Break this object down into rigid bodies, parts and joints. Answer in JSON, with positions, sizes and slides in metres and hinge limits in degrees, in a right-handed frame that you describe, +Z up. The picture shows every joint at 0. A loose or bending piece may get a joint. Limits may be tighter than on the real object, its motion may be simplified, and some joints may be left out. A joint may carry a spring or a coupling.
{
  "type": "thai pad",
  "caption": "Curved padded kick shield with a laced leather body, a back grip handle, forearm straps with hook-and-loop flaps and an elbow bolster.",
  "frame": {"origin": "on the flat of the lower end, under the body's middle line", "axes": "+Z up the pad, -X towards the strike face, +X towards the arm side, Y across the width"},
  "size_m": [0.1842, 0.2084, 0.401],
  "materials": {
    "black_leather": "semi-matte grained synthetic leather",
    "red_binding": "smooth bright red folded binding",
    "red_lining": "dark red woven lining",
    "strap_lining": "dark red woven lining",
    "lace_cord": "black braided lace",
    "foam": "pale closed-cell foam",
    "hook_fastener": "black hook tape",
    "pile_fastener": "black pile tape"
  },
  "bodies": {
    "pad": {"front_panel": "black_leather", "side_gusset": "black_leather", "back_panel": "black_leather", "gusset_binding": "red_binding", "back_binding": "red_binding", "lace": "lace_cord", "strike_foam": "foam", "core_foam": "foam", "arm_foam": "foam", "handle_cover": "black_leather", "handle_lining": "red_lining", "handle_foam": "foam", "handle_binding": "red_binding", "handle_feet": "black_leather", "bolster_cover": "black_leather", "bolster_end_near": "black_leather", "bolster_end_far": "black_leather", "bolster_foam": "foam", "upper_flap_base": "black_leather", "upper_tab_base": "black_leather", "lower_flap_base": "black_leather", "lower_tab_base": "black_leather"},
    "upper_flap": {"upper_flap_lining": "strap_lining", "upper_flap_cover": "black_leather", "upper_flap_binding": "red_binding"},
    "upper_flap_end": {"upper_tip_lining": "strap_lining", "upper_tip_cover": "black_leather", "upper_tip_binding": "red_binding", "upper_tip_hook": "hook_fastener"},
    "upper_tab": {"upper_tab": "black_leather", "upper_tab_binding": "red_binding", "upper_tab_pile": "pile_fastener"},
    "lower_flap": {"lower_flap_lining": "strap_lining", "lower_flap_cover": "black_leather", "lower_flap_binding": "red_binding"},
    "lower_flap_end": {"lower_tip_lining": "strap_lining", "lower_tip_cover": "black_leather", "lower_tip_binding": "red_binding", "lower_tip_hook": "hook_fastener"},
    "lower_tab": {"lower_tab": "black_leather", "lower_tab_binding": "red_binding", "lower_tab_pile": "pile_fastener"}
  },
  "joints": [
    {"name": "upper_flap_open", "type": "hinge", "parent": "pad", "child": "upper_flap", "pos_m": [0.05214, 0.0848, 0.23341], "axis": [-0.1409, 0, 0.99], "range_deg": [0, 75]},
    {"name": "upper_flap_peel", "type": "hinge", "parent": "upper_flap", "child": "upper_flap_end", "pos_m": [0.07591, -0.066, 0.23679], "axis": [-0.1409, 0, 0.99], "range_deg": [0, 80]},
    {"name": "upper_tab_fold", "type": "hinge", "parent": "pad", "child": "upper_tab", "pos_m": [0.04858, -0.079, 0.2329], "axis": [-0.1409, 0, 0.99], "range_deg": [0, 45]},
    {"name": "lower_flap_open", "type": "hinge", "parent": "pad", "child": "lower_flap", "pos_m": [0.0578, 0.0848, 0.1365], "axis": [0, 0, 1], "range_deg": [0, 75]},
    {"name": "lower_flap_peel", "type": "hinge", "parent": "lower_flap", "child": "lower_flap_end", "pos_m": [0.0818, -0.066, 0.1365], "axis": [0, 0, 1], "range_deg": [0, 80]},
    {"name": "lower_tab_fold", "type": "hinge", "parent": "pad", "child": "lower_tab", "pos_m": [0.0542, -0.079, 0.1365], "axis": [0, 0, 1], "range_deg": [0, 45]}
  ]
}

--------

:: Task prompt ::
Go through the material above line by line and copy it exactly.

:: Right answer ::
Break this object down into rigid bodies, parts and joints. Answer in JSON, with positions, sizes and slides in metres and hinge limits in degrees, in a right-handed frame that you describe, +Z up. The picture shows every joint at 0. A loose or bending piece may get a joint. Limits may be tighter than on the real object, its motion may be simplified, and some joints may be left out. A joint may carry a spring or a coupling.
{
  "type": "thai pad",
  "caption": "Curved padded kick shield with a laced leather body, a back grip handle, forearm straps with hook-and-loop flaps and an elbow bolster.",
  "frame": {"origin": "on the flat of the lower end, under the body's middle line", "axes": "+Z up the pad, -X towards the strike face, +X towards the arm side, Y across the width"},
  "size_m": [0.1842, 0.2084, 0.401],
  "materials": {
    "black_leather": "semi-matte grained synthetic leather",
    "red_binding": "smooth bright red folded binding",
    "red_lining": "dark red woven lining",
    "strap_lining": "dark red woven lining",
    "lace_cord": "black braided lace",
    "foam": "pale closed-cell foam",
    "hook_fastener": "black hook tape",
    "pile_fastener": "black pile tape"
  },
  "bodies": {
    "pad": {"front_panel": "black_leather", "side_gusset": "black_leather", "back_panel": "black_leather", "gusset_binding": "red_binding", "back_binding": "red_binding", "lace": "lace_cord", "strike_foam": "foam", "core_foam": "foam", "arm_foam": "foam", "handle_cover": "black_leather", "handle_lining": "red_lining", "handle_foam": "foam", "handle_binding": "red_binding", "handle_feet": "black_leather", "bolster_cover": "black_leather", "bolster_end_near": "black_leather", "bolster_end_far": "black_leather", "bolster_foam": "foam", "upper_flap_base": "black_leather", "upper_tab_base": "black_leather", "lower_flap_base": "black_leather", "lower_tab_base": "black_leather"},
    "upper_flap": {"upper_flap_lining": "strap_lining", "upper_flap_cover": "black_leather", "upper_flap_binding": "red_binding"},
    "upper_flap_end": {"upper_tip_lining": "strap_lining", "upper_tip_cover": "black_leather", "upper_tip_binding": "red_binding", "upper_tip_hook": "hook_fastener"},
    "upper_tab": {"upper_tab": "black_leather", "upper_tab_binding": "red_binding", "upper_tab_pile": "pile_fastener"},
    "lower_flap": {"lower_flap_lining": "strap_lining", "lower_flap_cover": "black_leather", "lower_flap_binding": "red_binding"},
    "lower_flap_end": {"lower_tip_lining": "strap_lining", "lower_tip_cover": "black_leather", "lower_tip_binding": "red_binding", "lower_tip_hook": "hook_fastener"},
    "lower_tab": {"lower_tab": "black_leather", "lower_tab_binding": "red_binding", "lower_tab_pile": "pile_fastener"}
  },
  "joints": [
    {"name": "upper_flap_open", "type": "hinge", "parent": "pad", "child": "upper_flap", "pos_m": [0.05214, 0.0848, 0.23341], "axis": [-0.1409, 0, 0.99], "range_deg": [0, 75]},
    {"name": "upper_flap_peel", "type": "hinge", "parent": "upper_flap", "child": "upper_flap_end", "pos_m": [0.07591, -0.066, 0.23679], "axis": [-0.1409, 0, 0.99], "range_deg": [0, 80]},
    {"name": "upper_tab_fold", "type": "hinge", "parent": "pad", "child": "upper_tab", "pos_m": [0.04858, -0.079, 0.2329], "axis": [-0.1409, 0, 0.99], "range_deg": [0, 45]},
    {"name": "lower_flap_open", "type": "hinge", "parent": "pad", "child": "lower_flap", "pos_m": [0.0578, 0.0848, 0.1365], "axis": [0, 0, 1], "range_deg": [0, 75]},
    {"name": "lower_flap_peel", "type": "hinge", "parent": "lower_flap", "child": "lower_flap_end", "pos_m": [0.0818, -0.066, 0.1365], "axis": [0, 0, 1], "range_deg": [0, 80]},
    {"name": "lower_tab_fold", "type": "hinge", "parent": "pad", "child": "lower_tab", "pos_m": [0.0542, -0.079, 0.1365], "axis": [0, 0, 1], "range_deg": [0, 45]}
  ]
}